Les colons de Gaza entre déni et résignation

Manifestation de colons du Goush Katif, le 11 mai 2005.(Photo: AFP)
Manifestation de colons du Goush Katif, le 11 mai 2005.
(Photo: AFP)
A mesure que le retrait approche, l’unité des habitants du Goush Katif s’effrite. Alors que les religieux et les dirigeants locaux refusent de parlementer avec le gouvernement Sharon, certains résidents, plus pragmatiques, commencent à négocier leur relogement.
De notre envoyé spécial dans le Goush Katif

Le Goush Katif n’a pas changé. Ses habitants continuent à cultiver leurs serres au milieu des palmiers. Ils continuent à arroser la pelouse de leur pavillon face aux reflets dorés de la méditerranée. A moins de cent jours de leur évacuation, les colons de la bande de Gaza polissent comme si de rien n’était les contours de leur petit paradis privé. Chez le boulanger, le sac de courses sous le bras, ou attablé à un café, un journal à la main, ils exhibent leur normalité comme s’ils faisaient un pied de nez au calendrier. Et pourtant le compte à rebours est lancé. Depuis que la Knesset a voté le budget et que le  gouvernement a fixé le début du retrait à la date du 15 août, la routine n’a plus le même goût. Certains colons, souvent les plus religieux, refusent de l’admettre et suivent à la lettre les consignes des autorités locales qui proscrivent toute négociation avec «Sela», l’administration en charge des compensations et du relogement. D’autres, parmi les laïcs surtout, ont compris qu’ils ont probablement célébré leur dernier jour de l’Indépendance au Goush Katif le 11 mai dernier. Et ils se préparent en conséquence. Entre déni et résignation, voyage au pays des colons de Gaza.

Moshé: la tête dans les livres

La mine renfrognée, les yeux plissés, Moshé Shalwa, 53 ans, peine à parler du retrait. «C’est une folie, maugrée-t-il. Avec l’aide de Dieu, cela n’arrivera pas. Si on nous expulse, les obus palestiniens tomberont sur Ashkelon et Ofakim –deux villes voisines de la bande de Gaza–». Quand d’autres se réfugient dans leurs serres, lui s’immerge dans la librairie qu’il tient depuis vingt ans sur la place centrale du Goush Katif, à Névé Dékalim. Aussi encombrée et poussiéreuse qu’un grenier, elle le protège des pressions qui sapent peu à peu les résolutions des colons. Au milieu des rangées de bouquins pour enfants et de récits de rabbin, Moshé peut ignorer les calculs de superficie et d’ancienneté qui détermineront le montant des compensations. «De toute façon, très peu de gens sont allés voir Sela. Et ceux qui se sont humiliés à demander des renseignements sont repartis déçus».

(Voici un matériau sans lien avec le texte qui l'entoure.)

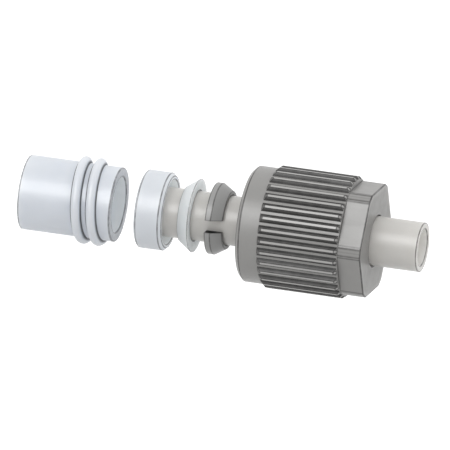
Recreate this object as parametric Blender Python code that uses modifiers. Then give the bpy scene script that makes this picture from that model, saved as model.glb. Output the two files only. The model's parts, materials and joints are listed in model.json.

Le sort de sa mère de 92 ans qui habite avec lui, ainsi que celui de ses douze enfants, dont la plupart résident au Goush Katif, ne l’inquiètent apparemment pas. Sa préoccupation principale, affirme-t-il, c’est la semaine du livre qui se déroule à la fin mai. «J’espère faire de belles ventes», dit-il. Et si, à dieu ne plaise, les soldats viennent frapper à sa porte le 15 août prochain ? «Je ne sais pas encore ce que je ferai. Mais je sais ce que j’ai fait à Yamit», répond-il en allusion à la colonie israélienne implantée dans le Sinaï et évacuée en 1982 dans la foulée des accords de paix de Camp David. «Quand les soldats sont arrivés, la vaisselle était dans l’évier et le frigidaire était plein. Nous n’avons opposé aucune résistance mais nous n’avons pas non plus aidé. Les soldats ont dû empaqueter nos affaires et nous porter un par un jusque dans le bus».

Naomi: la hantise de la ruine

Naomi Granot a fait ses comptes. Pour l’usine de textile qu’elle dirige dans la colonie de Rafiah Yam, elle redoute de ne pas recevoir un seul shekel de compensation. «Ni pour les murs car je suis locatrice. Ni pour l’équipement et les machines à coudre car leur achat était couvert par un dégrèvement fiscal. Et ni pour le manque à gagner car ces dernières années, je n’ai fait que rembourser mes dettes. C’est l’œuvre d’une vie qui s’effondre». Son usine emploie quatre-vingt ouvriers palestiniens venus de Rafah, la ville voisine, séparée de Rafiah Yam par un no man’s land de 500 mètres, jalonné de barbelés et de miradors. Couture, repassage, empaquetage : à chacun son poste. Pour dix à douze shekels l’heure –environ 2 euros–, un tarif à peine meilleur que les salaires palestiniens, ces hommes d’une trentaine d’années confectionnent des jupes et des t-shirts à la chaîne. «Au début, j’avais installé mon usine près d’une serre, raconte Naomi. L’armée m’a obligé à la fermer pour des raisons de sécurité. En 1995, avec le processus de paix, j’ai ouvert avec un associé palestinien un atelier dans la zone franche de Karni. Mais avec l’Intifada, tout s’est écroulé et maintenant que je suis à Rafiah, je dois à nouveau partir. L’Etat nous soutient tant que ça les arrange. Mais quand ça ne va plus, ils ne nous connaissent plus».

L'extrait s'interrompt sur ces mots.